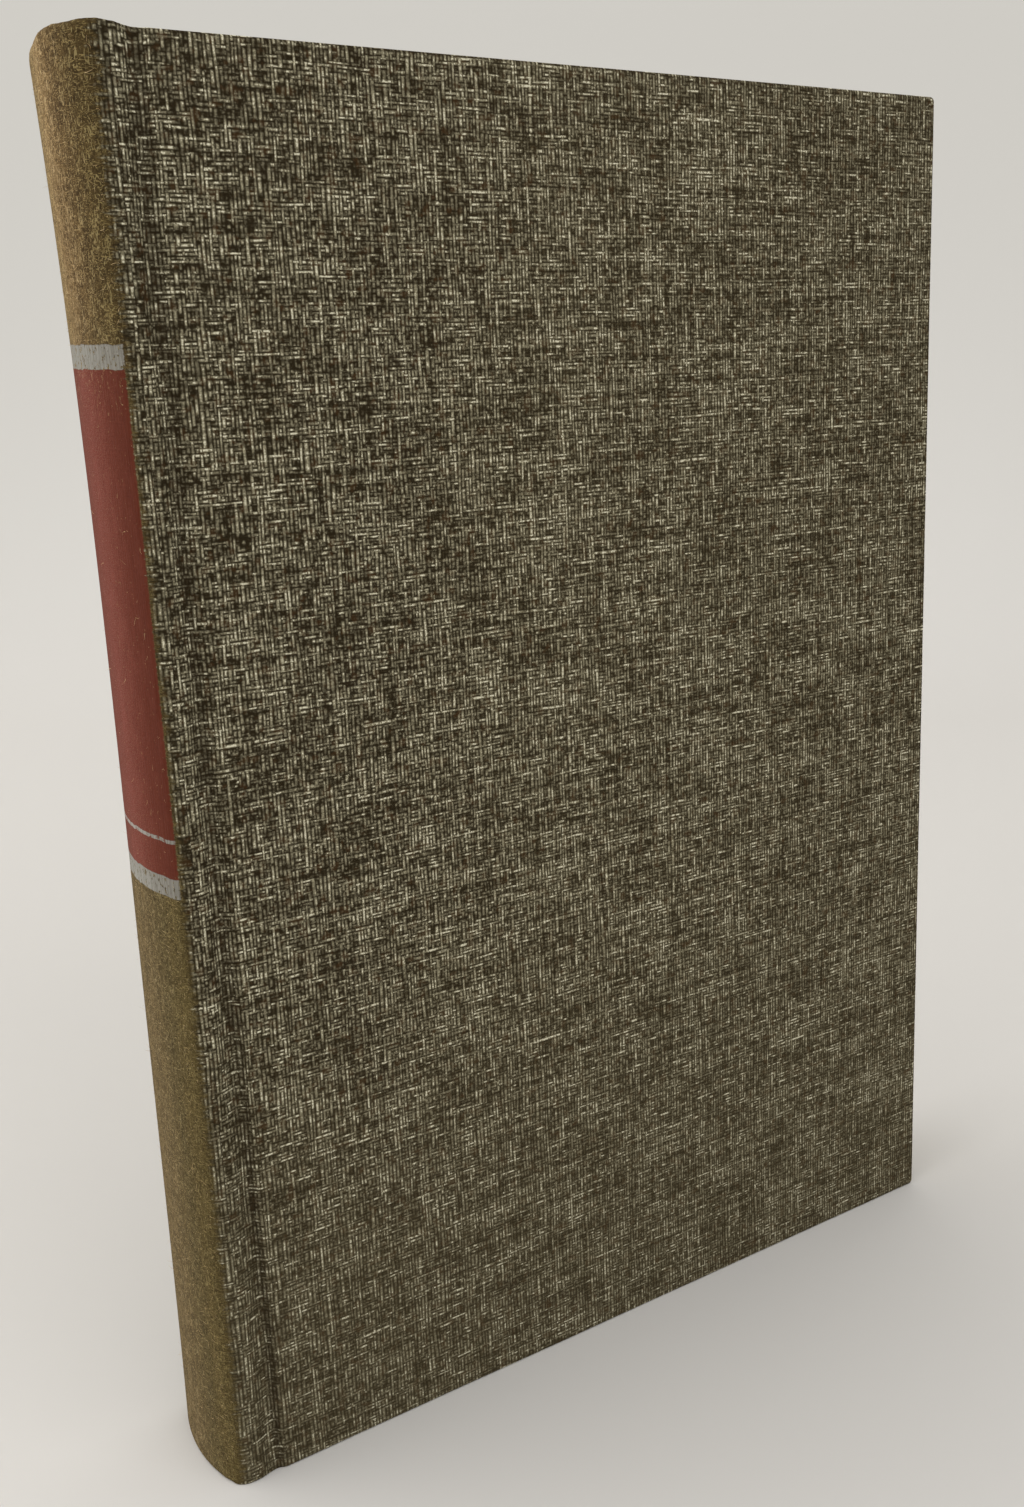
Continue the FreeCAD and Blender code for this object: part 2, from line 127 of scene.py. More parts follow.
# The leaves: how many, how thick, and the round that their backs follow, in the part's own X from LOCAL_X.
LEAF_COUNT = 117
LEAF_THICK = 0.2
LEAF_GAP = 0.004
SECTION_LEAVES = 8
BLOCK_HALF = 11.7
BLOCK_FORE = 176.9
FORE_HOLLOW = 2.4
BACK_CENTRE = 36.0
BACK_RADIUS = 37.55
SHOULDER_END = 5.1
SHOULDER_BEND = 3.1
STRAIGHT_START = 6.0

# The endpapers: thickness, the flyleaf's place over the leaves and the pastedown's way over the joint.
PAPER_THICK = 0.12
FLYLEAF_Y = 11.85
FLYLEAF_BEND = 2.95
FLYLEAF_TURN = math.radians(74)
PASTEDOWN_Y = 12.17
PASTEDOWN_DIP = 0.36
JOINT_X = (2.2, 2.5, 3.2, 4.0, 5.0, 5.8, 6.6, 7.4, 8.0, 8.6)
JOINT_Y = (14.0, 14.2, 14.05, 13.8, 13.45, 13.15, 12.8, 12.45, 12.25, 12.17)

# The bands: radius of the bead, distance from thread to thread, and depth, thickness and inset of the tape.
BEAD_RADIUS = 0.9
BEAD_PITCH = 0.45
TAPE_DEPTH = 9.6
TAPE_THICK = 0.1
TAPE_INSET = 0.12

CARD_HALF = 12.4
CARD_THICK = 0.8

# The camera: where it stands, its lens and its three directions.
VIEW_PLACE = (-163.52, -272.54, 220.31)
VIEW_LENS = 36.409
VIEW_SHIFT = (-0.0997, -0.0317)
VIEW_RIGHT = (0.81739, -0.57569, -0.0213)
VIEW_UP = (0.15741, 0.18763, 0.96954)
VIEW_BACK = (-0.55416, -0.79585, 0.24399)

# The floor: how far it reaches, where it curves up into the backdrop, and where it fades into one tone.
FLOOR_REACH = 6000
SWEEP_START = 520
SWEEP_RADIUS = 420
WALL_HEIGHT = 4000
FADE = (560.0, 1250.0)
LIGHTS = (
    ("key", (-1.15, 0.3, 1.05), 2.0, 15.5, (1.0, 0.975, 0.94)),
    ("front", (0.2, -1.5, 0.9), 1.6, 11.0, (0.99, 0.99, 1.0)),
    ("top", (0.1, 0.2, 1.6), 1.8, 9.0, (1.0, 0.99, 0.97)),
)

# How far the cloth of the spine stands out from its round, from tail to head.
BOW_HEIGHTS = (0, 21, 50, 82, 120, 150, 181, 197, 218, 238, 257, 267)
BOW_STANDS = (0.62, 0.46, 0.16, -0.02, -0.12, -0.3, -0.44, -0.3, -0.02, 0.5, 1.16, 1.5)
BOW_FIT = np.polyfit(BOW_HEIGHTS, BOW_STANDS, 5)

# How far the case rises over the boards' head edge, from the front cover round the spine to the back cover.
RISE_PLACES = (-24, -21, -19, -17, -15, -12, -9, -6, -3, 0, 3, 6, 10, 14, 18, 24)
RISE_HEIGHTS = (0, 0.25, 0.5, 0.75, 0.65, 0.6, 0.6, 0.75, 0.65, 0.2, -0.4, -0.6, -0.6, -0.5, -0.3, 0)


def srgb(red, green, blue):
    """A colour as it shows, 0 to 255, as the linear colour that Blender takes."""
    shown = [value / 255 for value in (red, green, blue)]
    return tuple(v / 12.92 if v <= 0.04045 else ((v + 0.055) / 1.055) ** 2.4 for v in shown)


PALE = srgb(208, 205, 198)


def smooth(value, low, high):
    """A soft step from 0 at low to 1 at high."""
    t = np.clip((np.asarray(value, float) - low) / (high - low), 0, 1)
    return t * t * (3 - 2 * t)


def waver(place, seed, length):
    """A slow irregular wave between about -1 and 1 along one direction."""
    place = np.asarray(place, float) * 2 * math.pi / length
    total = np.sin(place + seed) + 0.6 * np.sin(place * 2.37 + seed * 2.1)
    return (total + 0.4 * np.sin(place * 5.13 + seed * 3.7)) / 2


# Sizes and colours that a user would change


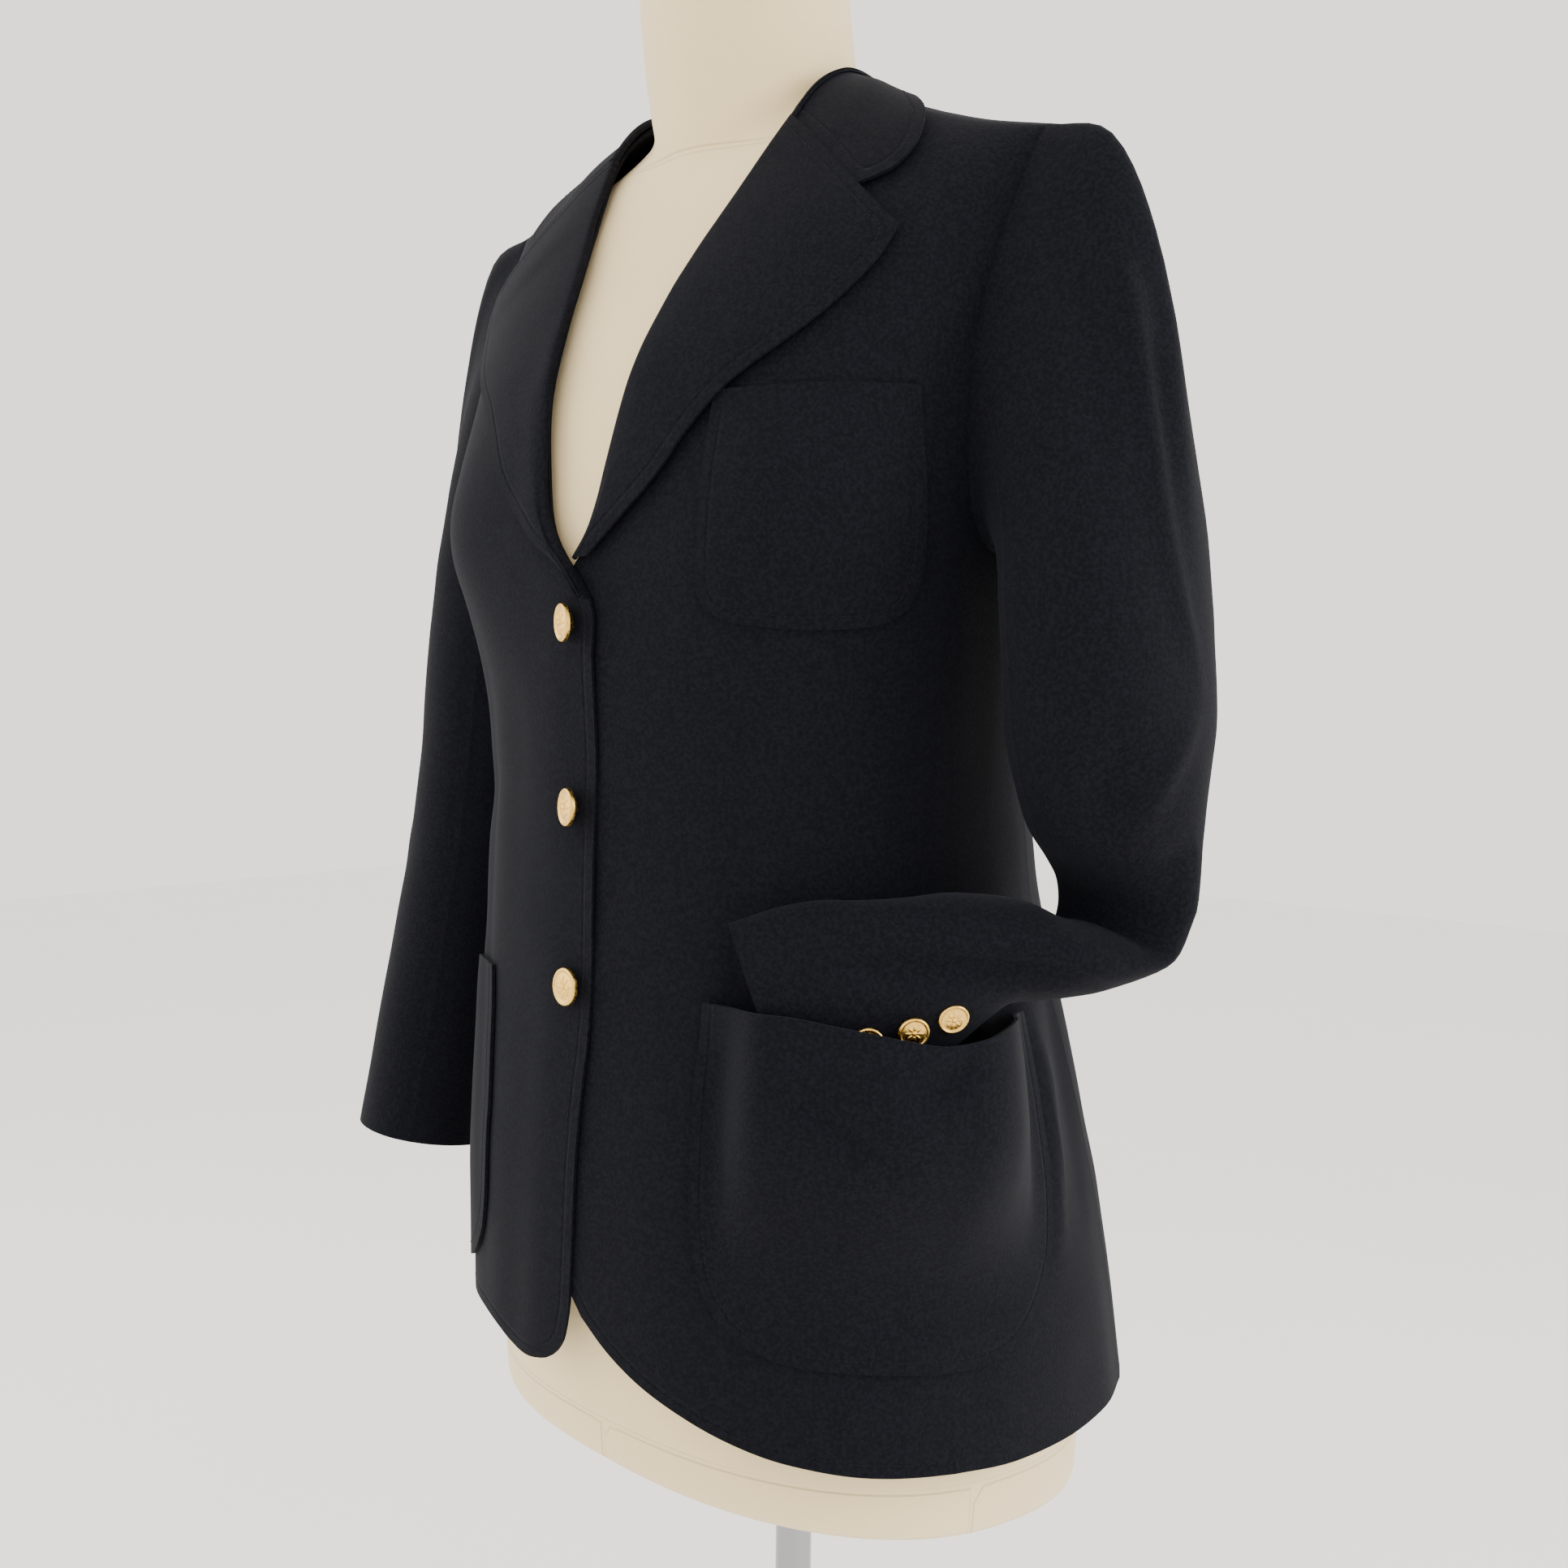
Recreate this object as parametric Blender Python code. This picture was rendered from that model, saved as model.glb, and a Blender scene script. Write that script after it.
---
# Required work
Report how many lines of the entries hold the word "object". Nothing else is needed.

# Exercise output
2